• **WRITTEN REQUEST**: The required output is the line that contains "low, high = Vector((1e9,)" plus every line after it in the listing below, copied exactly as it appears.
--- START ---
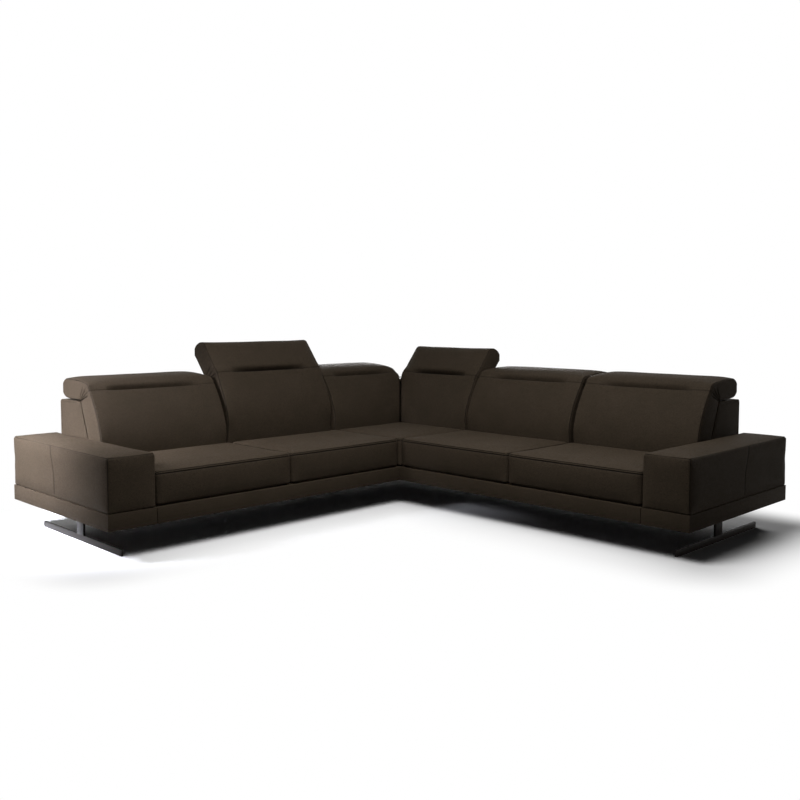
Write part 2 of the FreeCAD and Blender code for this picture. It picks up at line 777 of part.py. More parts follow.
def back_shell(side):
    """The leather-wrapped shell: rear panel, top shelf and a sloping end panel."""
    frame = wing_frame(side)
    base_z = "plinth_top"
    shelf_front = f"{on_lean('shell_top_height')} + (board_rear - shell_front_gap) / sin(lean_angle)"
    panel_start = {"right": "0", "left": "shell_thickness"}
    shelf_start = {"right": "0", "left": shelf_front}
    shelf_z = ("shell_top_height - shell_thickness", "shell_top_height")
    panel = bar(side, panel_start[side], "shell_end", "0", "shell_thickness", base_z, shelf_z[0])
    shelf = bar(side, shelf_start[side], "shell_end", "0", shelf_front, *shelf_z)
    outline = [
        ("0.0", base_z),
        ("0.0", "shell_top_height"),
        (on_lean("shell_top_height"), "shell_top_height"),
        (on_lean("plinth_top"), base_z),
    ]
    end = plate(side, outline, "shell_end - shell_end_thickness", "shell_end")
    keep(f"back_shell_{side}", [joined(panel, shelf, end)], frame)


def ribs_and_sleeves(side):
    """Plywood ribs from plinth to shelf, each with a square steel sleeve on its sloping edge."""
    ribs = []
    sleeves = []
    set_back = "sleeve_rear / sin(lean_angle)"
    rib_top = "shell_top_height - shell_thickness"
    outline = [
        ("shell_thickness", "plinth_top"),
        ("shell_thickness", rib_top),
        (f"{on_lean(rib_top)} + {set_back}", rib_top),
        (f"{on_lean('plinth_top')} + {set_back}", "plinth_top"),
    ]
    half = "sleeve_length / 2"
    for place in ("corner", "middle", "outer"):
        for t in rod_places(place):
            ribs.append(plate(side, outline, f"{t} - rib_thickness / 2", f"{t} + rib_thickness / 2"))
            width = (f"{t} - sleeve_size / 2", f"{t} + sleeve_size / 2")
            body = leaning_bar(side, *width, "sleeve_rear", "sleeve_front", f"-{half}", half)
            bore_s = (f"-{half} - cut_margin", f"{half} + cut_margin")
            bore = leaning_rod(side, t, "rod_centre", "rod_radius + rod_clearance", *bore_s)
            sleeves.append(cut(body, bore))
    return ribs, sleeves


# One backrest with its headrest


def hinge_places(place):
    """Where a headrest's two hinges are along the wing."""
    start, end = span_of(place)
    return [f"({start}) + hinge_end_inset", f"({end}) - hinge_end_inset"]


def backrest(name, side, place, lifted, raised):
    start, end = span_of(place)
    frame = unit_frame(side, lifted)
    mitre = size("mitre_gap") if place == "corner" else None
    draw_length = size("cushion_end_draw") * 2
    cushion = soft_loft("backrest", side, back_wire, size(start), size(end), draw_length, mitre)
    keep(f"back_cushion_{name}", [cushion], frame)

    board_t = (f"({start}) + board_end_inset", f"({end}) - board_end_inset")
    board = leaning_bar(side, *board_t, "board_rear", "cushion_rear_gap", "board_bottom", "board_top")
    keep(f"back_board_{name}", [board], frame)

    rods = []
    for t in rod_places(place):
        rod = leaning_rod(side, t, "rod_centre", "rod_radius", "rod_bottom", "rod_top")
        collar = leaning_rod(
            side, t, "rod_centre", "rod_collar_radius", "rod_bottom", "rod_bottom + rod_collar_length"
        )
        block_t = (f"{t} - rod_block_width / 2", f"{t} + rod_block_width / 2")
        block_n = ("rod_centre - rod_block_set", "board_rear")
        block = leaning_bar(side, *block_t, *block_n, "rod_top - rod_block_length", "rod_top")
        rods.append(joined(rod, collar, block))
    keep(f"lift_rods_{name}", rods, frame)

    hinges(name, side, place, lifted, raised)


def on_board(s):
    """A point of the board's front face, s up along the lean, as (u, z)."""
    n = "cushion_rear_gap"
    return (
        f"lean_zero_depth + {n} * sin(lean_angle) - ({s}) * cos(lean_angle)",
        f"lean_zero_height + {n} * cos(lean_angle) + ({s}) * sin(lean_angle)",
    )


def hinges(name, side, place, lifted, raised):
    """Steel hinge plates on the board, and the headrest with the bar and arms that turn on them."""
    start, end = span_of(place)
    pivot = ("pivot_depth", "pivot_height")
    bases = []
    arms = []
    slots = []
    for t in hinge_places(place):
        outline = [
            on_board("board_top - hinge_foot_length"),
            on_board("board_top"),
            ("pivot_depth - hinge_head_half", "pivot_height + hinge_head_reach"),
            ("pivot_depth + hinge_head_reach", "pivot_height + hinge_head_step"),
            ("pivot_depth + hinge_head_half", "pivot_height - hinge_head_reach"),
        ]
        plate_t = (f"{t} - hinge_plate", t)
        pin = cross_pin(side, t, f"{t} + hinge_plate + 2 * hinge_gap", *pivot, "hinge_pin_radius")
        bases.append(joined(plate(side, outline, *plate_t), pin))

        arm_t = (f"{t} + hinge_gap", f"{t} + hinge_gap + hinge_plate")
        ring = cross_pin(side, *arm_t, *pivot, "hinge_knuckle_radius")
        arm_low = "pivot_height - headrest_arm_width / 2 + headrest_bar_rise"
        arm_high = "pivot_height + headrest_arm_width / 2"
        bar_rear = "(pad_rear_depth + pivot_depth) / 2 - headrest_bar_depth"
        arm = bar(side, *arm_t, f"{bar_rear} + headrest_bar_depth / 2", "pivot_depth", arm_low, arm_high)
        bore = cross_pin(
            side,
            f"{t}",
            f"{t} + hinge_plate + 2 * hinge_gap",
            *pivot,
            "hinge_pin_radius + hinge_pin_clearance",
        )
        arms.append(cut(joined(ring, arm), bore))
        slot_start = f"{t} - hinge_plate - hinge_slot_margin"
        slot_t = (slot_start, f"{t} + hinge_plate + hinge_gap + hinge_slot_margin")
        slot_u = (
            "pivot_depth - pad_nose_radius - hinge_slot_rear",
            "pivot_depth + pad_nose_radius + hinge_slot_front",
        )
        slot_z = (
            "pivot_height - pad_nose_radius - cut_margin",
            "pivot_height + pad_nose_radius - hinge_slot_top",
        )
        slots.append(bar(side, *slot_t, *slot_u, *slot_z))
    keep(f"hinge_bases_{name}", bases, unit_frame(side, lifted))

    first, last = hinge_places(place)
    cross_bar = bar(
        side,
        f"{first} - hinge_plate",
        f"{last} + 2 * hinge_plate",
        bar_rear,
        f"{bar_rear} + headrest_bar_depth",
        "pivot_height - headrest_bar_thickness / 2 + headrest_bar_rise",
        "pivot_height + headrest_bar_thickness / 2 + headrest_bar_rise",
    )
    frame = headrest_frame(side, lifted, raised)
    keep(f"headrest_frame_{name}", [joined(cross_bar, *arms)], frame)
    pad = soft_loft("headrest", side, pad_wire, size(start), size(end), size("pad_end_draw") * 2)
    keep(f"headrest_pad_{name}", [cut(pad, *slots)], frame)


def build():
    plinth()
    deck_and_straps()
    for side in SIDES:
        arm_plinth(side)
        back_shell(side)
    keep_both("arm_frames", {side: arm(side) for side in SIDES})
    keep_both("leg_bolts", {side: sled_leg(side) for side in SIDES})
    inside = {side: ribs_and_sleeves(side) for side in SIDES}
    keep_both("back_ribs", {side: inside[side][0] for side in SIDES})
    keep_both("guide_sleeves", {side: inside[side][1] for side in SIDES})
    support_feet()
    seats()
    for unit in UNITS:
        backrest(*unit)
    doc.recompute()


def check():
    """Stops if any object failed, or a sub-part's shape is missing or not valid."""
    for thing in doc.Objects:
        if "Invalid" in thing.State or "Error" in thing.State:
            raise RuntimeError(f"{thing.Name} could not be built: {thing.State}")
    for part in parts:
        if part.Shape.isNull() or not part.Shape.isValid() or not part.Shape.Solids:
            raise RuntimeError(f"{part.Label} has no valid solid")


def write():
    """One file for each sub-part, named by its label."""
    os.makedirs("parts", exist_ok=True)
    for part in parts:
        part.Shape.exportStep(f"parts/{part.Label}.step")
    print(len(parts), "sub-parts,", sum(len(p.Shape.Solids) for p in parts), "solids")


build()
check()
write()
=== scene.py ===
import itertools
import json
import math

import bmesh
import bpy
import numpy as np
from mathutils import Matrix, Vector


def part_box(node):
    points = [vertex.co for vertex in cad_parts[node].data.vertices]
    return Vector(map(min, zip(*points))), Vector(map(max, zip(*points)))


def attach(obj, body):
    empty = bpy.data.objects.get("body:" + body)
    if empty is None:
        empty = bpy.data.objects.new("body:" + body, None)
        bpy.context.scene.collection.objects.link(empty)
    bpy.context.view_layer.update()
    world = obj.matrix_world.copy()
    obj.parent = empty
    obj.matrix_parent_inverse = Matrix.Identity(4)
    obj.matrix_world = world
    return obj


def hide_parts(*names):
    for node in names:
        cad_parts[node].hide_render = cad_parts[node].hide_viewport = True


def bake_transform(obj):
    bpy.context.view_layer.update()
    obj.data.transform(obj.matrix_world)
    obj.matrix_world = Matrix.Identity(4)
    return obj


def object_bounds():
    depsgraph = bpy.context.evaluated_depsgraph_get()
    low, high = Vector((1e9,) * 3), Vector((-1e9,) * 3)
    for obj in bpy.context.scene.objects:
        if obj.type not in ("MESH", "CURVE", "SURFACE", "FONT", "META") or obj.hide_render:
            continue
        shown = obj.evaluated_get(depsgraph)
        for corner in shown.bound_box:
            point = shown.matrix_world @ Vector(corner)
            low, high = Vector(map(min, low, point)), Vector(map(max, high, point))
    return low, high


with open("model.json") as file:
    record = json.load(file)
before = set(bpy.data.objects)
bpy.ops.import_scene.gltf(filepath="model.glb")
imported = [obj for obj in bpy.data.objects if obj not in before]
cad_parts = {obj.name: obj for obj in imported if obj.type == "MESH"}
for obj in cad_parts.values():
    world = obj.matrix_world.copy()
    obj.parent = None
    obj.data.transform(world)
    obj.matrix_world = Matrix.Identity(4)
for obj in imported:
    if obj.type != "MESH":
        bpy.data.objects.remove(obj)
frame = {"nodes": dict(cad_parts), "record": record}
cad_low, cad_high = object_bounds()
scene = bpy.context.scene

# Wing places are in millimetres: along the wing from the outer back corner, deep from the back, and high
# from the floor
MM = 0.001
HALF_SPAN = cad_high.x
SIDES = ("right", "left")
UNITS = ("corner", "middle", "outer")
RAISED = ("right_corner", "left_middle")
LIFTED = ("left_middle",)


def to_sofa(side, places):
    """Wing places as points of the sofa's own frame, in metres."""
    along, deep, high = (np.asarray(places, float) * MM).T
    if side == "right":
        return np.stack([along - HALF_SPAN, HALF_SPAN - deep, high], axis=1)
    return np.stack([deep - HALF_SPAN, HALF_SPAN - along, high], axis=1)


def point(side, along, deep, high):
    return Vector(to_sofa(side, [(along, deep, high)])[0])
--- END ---
• **RESULT**:
    low, high = Vector((1e9,) * 3), Vector((-1e9,) * 3)
    for obj in bpy.context.scene.objects:
        if obj.type not in ("MESH", "CURVE", "SURFACE", "FONT", "META") or obj.hide_render:
            continue
        shown = obj.evaluated_get(depsgraph)
        for corner in shown.bound_box:
            point = shown.matrix_world @ Vector(corner)
            low, high = Vector(map(min, low, point)), Vector(map(max, high, point))
    return low, high


with open("model.json") as file:
    record = json.load(file)
before = set(bpy.data.objects)
bpy.ops.import_scene.gltf(filepath="model.glb")
imported = [obj for obj in bpy.data.objects if obj not in before]
cad_parts = {obj.name: obj for obj in imported if obj.type == "MESH"}
for obj in cad_parts.values():
    world = obj.matrix_world.copy()
    obj.parent = None
    obj.data.transform(world)
    obj.matrix_world = Matrix.Identity(4)
for obj in imported:
    if obj.type != "MESH":
        bpy.data.objects.remove(obj)
frame = {"nodes": dict(cad_parts), "record": record}
cad_low, cad_high = object_bounds()
scene = bpy.context.scene

# Wing places are in millimetres: along the wing from the outer back corner, deep from the back, and high
# from the floor
MM = 0.001
HALF_SPAN = cad_high.x
SIDES = ("right", "left")
UNITS = ("corner", "middle", "outer")
RAISED = ("right_corner", "left_middle")
LIFTED = ("left_middle",)


def to_sofa(side, places):
    """Wing places as points of the sofa's own frame, in metres."""
    along, deep, high = (np.asarray(places, float) * MM).T
    if side == "right":
        return np.stack([along - HALF_SPAN, HALF_SPAN - deep, high], axis=1)
    return np.stack([deep - HALF_SPAN, HALF_SPAN - along, high], axis=1)


def point(side, along, deep, high):
    return Vector(to_sofa(side, [(along, deep, high)])[0])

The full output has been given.